» Brief:
Track down each line that has the word "inner" and copy it.

» Exercise material:
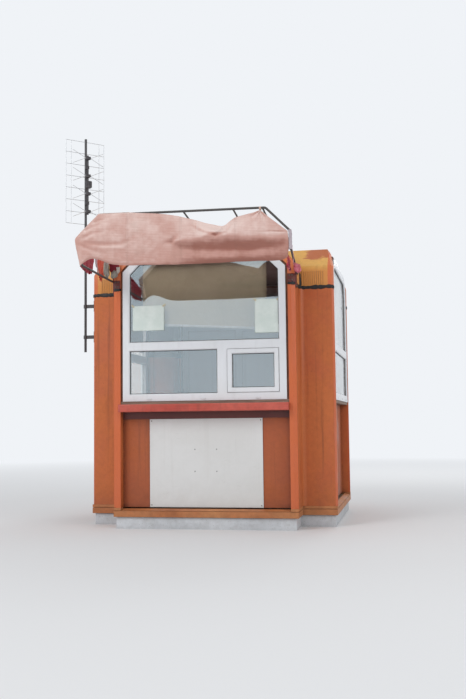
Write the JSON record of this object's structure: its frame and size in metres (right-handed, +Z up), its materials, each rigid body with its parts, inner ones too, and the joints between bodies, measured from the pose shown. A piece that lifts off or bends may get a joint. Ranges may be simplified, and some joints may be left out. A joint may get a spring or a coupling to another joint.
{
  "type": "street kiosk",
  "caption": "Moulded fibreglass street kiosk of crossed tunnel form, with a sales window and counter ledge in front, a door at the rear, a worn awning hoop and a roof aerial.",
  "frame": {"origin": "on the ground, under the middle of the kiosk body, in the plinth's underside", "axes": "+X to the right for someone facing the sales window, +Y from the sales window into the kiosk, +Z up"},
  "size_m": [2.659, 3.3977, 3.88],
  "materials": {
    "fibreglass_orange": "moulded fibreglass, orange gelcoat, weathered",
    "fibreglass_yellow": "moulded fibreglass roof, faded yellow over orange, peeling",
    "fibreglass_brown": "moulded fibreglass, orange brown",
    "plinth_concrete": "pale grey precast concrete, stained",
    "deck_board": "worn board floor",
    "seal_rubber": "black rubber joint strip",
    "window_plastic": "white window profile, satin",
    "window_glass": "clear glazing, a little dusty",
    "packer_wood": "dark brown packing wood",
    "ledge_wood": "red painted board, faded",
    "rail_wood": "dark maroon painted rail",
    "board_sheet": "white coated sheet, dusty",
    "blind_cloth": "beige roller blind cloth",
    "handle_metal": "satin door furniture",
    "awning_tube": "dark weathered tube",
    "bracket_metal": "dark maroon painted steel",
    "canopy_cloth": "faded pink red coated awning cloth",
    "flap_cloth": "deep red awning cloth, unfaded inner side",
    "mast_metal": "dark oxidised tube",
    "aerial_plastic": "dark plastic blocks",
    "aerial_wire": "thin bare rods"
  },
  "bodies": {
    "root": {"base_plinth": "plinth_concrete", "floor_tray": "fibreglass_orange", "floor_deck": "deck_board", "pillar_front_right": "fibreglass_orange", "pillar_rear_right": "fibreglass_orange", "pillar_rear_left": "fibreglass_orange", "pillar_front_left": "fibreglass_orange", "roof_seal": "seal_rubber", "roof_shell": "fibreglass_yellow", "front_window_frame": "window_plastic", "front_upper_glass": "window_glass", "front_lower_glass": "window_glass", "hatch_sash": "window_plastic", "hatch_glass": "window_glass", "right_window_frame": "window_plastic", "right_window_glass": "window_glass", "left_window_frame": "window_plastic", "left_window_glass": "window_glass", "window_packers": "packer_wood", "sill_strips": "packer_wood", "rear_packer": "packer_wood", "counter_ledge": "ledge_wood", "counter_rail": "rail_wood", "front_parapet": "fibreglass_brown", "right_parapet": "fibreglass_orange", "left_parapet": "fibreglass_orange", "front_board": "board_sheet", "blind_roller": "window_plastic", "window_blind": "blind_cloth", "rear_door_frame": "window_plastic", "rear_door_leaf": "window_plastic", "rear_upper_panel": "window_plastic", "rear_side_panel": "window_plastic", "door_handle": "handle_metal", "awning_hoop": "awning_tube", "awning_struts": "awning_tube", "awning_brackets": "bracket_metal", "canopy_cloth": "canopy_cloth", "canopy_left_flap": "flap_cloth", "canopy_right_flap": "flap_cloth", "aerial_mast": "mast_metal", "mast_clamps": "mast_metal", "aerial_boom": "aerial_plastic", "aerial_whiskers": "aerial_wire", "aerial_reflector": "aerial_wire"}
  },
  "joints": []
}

...

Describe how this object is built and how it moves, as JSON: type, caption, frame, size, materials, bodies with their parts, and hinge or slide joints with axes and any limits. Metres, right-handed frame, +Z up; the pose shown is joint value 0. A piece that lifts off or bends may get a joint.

...

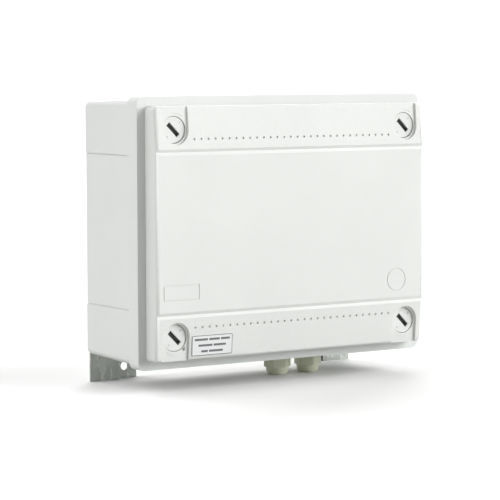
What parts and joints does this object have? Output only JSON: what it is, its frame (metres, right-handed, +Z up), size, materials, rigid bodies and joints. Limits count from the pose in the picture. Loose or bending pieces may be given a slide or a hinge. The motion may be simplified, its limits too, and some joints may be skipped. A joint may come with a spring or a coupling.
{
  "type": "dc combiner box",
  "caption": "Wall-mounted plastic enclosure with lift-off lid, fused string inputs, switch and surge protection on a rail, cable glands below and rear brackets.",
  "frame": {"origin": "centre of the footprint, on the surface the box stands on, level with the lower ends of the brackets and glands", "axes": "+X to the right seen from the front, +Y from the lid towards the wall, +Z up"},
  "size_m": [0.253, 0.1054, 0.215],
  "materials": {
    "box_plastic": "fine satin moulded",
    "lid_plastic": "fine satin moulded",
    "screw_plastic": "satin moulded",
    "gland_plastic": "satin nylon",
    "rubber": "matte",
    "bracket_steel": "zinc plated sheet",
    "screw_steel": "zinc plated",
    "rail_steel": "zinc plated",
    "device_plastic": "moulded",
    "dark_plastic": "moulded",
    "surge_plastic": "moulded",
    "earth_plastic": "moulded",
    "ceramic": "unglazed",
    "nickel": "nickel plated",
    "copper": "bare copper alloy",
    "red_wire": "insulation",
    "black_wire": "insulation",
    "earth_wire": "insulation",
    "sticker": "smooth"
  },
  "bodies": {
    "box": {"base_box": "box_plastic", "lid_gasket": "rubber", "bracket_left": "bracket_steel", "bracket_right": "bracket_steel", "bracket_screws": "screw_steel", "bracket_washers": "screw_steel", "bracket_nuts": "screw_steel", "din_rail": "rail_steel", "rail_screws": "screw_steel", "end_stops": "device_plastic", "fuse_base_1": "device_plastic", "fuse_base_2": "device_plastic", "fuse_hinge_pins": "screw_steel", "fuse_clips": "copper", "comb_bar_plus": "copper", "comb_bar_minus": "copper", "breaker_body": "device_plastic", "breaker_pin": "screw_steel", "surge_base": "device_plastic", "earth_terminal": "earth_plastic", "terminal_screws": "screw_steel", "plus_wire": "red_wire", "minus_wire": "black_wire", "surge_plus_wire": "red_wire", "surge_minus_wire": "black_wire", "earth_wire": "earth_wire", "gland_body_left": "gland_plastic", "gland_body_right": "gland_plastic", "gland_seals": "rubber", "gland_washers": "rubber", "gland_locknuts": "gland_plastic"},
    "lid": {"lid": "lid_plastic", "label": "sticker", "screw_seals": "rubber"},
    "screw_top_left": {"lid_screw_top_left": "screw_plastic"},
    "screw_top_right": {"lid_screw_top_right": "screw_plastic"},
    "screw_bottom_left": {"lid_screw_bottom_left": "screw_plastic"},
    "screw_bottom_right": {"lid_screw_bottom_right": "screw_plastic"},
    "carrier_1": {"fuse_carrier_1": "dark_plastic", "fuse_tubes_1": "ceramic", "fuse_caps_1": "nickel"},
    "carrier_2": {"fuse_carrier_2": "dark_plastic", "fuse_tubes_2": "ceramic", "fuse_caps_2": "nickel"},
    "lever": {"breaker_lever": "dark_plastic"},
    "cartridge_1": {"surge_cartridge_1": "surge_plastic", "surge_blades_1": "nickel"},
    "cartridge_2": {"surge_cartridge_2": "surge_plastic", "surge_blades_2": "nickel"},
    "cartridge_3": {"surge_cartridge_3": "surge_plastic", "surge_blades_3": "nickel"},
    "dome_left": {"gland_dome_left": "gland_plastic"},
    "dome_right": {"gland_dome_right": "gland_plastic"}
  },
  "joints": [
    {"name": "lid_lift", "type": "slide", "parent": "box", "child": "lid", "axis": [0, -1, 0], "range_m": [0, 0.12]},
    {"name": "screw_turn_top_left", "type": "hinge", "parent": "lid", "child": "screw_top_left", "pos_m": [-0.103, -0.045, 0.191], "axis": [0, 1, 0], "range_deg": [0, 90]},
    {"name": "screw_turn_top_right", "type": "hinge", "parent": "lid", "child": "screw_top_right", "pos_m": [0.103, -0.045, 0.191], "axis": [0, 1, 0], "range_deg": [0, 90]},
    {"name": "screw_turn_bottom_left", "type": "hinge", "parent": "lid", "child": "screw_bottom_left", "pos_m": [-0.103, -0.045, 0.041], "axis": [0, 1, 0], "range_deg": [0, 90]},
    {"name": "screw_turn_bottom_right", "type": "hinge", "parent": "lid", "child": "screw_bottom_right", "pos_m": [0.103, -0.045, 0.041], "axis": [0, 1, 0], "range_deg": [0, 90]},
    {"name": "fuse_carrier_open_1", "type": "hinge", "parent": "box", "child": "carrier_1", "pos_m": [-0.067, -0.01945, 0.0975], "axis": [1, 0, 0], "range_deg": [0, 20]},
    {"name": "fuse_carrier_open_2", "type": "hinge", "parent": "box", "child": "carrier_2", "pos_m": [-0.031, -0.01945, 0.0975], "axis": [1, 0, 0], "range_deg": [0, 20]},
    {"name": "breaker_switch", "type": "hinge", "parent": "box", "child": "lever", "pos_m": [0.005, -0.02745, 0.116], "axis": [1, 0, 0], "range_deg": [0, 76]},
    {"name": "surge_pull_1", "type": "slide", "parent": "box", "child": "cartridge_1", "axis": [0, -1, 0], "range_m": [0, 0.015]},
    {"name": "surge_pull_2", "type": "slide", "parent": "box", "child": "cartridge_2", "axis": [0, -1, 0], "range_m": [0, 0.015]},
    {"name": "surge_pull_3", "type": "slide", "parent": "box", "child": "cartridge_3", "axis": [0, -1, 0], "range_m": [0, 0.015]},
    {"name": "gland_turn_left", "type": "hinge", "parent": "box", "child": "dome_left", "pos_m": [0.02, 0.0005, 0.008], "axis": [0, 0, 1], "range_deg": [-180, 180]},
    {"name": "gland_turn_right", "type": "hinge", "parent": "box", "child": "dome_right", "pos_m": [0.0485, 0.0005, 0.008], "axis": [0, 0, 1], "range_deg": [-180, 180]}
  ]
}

» Solution to this task:
Write the JSON record of this object's structure: its frame and size in metres (right-handed, +Z up), its materials, each rigid body with its parts, inner ones too, and the joints between bodies, measured from the pose shown. A piece that lifts off or bends may get a joint. Ranges may be simplified, and some joints may be left out. A joint may get a spring or a coupling to another joint.
    "flap_cloth": "deep red awning cloth, unfaded inner side",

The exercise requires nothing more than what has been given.